Tayson relatou uma intensa rotina de estudos, iniciada antes mesmo da oficialização do concurso. “Estudava cerca de 3 horas líquidas por dia enquanto trabalhava e fazia faculdade de Direito à noite. Após o edital, intensifiquei os estudos para 6 horas diárias. Usei todas as minhas férias e folgas, além de ter trancado a faculdade no primeiro semestre de 2024”, revelou.

Já Roberta Thaiana da Silva Freire, 33 anos, advogada, inscreveu-se no CNU em meio a uma tragédia pessoal: o marido sofreu um grave acidente doméstico e ficou paraplégico. “Esse concurso apareceu em um momento difícil da minha vida. Eu tinha acabado de receber minha carteira da OAB e, no dia seguinte, meu marido sofreu o acidente. Decidi ficar ao lado dele em tempo integral”, relatou Roberta, que dividia seu tempo entre os cuidados com o marido, as tarefas domésticas e os estudos.

“Estudava em todas as oportunidades, assistindo a aulas em vídeo e áudio enquanto realizava atividades como lavar louça, preparar refeições, limpar a casa e ajudar meu marido”, descreveu.

Decepção

Os candidatos que se declararam pretos ou pardos foram convocados para a avaliação da banca de heteroidentificação, um processo que, segundo relatos, foi desconfortável e pouco acolhedor. Silvia descreveu o ambiente como “hostil”.“Me pediram para tirar os óculos e ficar de pé em um quadrado demarcado com fita crepe, segurando uma folha com meu nome. A luz branca intensa na minha direção e a ausência de interação tornaram a experiência desconfortável. O fotógrafo foi o único que falou comigo. Durou cerca de 30 segundos”, relatou.

Tayson, que já havia passado por outras bancas de heteroidentificação, também achou o processo estranho e desumanizador. “Os avaliadores não me dirigiram a palavra, não houve sequer um ‘boa tarde’. Apenas me olharam enquanto eu permanecia em pé. Senti-me invadido, como se fosse um suspeito em reconhecimento criminal”, relatou.

Roberta passou pelo mesmo processo e, como os outros candidatos, recebeu no portal do governo federal, no dia 17 de janeiro, o status de “não enquadrada” sem qualquer justificativa.“Foi uma decepção enorme, agravada ao descobrir que muitas pessoas socialmente reconhecidas como negras também tiveram o mesmo resultado”, disse.

Racismo institucional

Para Tayson, a negativa foi um choque. “Sempre fui reconhecido como negro/pardo, com traços evidentes como cabelo crespo e pele escura. Ocupo um cargo obtido por meio de política de cotas desde 2020. Nunca imaginei que precisaria me preocupar com isso”, afirmou.

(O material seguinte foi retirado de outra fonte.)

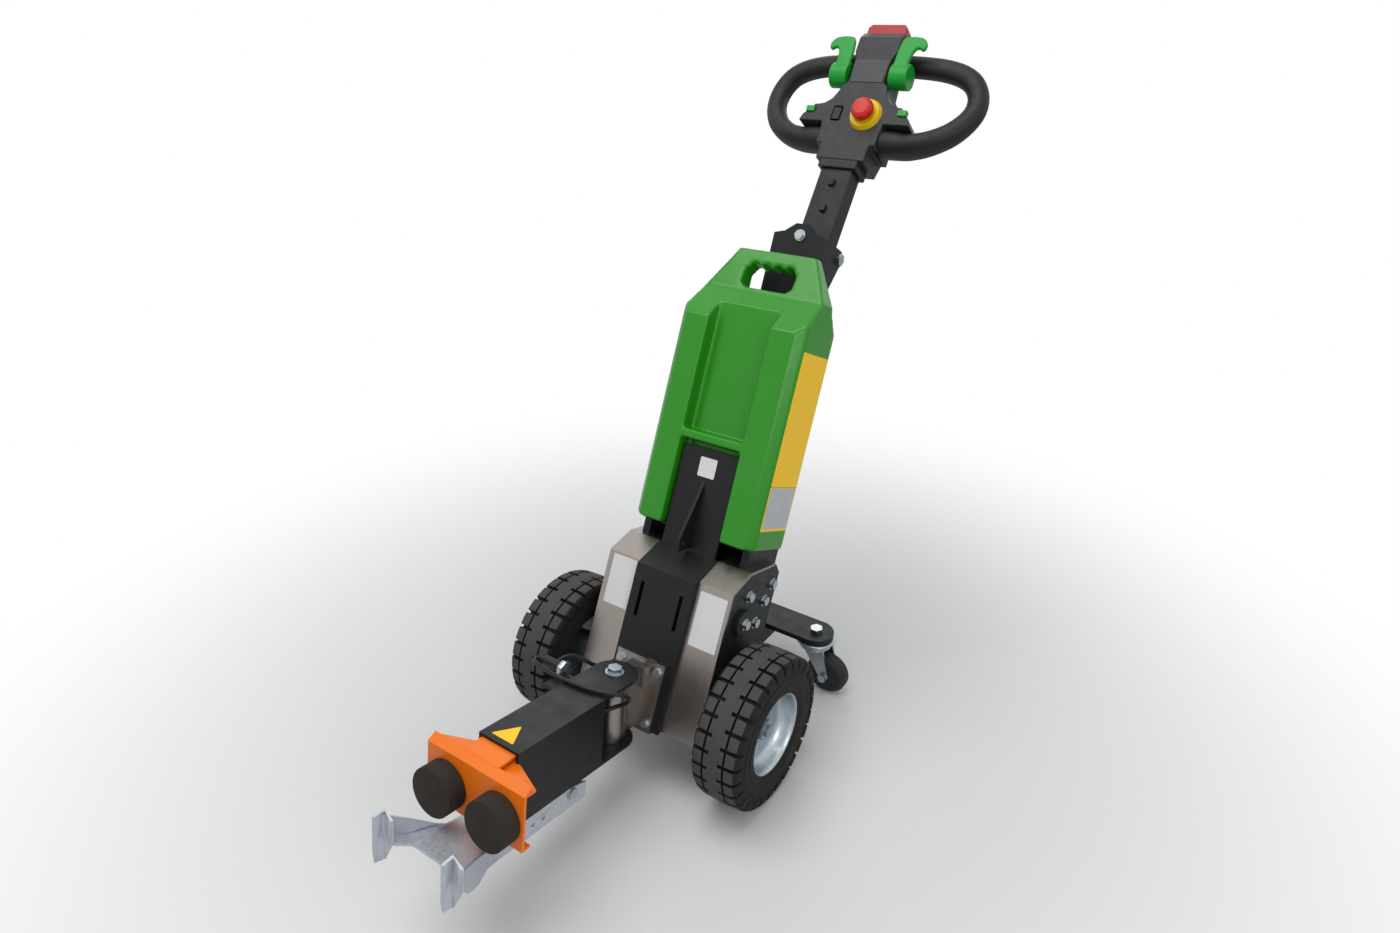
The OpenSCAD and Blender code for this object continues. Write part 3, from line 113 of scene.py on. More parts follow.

Silvia, por sua vez, questionou a ausência de critérios claros e pediu atenção do Ministério Público Federal.“Sou uma mulher negra com cabelo crespo e sempre fui socialmente lida como parda. Não tem cabimento essa decisão”, disse.

Tayson também criticou a falta de diversidade entre os avaliadores. “Essas bancas deveriam evitar fraudes, não promover um show de seleção racial. Não me lembro de nenhum avaliador com traços mais evidentes que os meus”, observou.

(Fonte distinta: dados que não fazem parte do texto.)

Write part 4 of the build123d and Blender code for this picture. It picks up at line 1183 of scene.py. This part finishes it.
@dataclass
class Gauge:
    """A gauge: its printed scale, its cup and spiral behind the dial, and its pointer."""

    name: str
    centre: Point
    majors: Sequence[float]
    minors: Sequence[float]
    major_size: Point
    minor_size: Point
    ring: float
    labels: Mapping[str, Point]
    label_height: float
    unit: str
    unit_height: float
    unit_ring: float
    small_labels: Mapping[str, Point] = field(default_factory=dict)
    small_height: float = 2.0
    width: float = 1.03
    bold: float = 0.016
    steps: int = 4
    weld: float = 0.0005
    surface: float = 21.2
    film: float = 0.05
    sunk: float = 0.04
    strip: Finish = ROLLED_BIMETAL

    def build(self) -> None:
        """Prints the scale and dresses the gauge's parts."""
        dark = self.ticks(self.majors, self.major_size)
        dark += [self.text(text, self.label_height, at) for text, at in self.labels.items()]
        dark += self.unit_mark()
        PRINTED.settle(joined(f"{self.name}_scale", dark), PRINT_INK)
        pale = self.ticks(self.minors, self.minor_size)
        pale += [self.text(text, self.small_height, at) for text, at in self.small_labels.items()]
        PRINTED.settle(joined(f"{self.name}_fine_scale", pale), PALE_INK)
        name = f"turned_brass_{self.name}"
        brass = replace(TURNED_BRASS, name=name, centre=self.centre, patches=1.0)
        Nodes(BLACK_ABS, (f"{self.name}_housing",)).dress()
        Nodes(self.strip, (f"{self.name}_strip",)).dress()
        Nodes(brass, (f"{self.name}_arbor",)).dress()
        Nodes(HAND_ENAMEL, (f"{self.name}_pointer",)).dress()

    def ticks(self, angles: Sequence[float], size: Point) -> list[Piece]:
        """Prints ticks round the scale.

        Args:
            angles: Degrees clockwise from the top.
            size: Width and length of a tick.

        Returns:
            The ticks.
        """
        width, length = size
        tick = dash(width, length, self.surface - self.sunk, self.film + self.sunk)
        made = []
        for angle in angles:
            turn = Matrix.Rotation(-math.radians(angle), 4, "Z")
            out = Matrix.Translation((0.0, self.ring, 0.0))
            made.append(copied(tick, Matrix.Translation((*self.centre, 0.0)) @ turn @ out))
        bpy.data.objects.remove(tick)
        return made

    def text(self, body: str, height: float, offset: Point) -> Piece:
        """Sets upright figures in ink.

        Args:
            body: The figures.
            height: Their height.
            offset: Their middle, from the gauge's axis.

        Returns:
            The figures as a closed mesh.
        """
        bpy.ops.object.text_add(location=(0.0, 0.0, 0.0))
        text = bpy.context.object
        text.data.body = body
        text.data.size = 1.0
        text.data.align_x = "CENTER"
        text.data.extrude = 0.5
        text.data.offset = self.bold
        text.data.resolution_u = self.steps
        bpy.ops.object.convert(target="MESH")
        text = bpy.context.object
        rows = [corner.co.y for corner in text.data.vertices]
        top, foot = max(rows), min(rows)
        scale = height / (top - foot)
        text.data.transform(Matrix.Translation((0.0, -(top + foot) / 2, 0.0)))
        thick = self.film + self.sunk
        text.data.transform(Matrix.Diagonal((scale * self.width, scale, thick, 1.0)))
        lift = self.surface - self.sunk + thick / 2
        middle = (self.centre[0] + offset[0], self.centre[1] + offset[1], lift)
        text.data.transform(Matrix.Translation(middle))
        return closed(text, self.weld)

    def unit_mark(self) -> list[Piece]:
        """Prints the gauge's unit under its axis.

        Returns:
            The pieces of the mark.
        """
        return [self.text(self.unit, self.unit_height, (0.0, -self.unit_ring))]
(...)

Roberta destacou a pressão estética sofrida por pessoas de ascendência negra no Brasil.“Sempre alisei os cabelos e usava maquiagem para clarear minha pele. Quando decidi assumir meus traços, enfrentei hostilidade, inclusive com comentários como: ‘uma advogada não pode ter esse cabelo’”, relatou.

Diante das negativas, os candidatos articulam ações para recorrer das decisões e denunciar o que consideram ser “racismo institucional”. “Estamos organizados para levar a questão ao Ministério Público. Não podemos permitir que isso continue”, concluiu Roberta.

Posicionamento oficial

A equipe de reportagem solicitou um posicionamento do Ministério da Gestão e Inovação (MGI), do Ministério dos Direitos Humanos e Cidadania (MDHC) e do Ministério da Igualdade Racial (MIR) sobre os relatos dos candidatos. Até o momento, não houve resposta.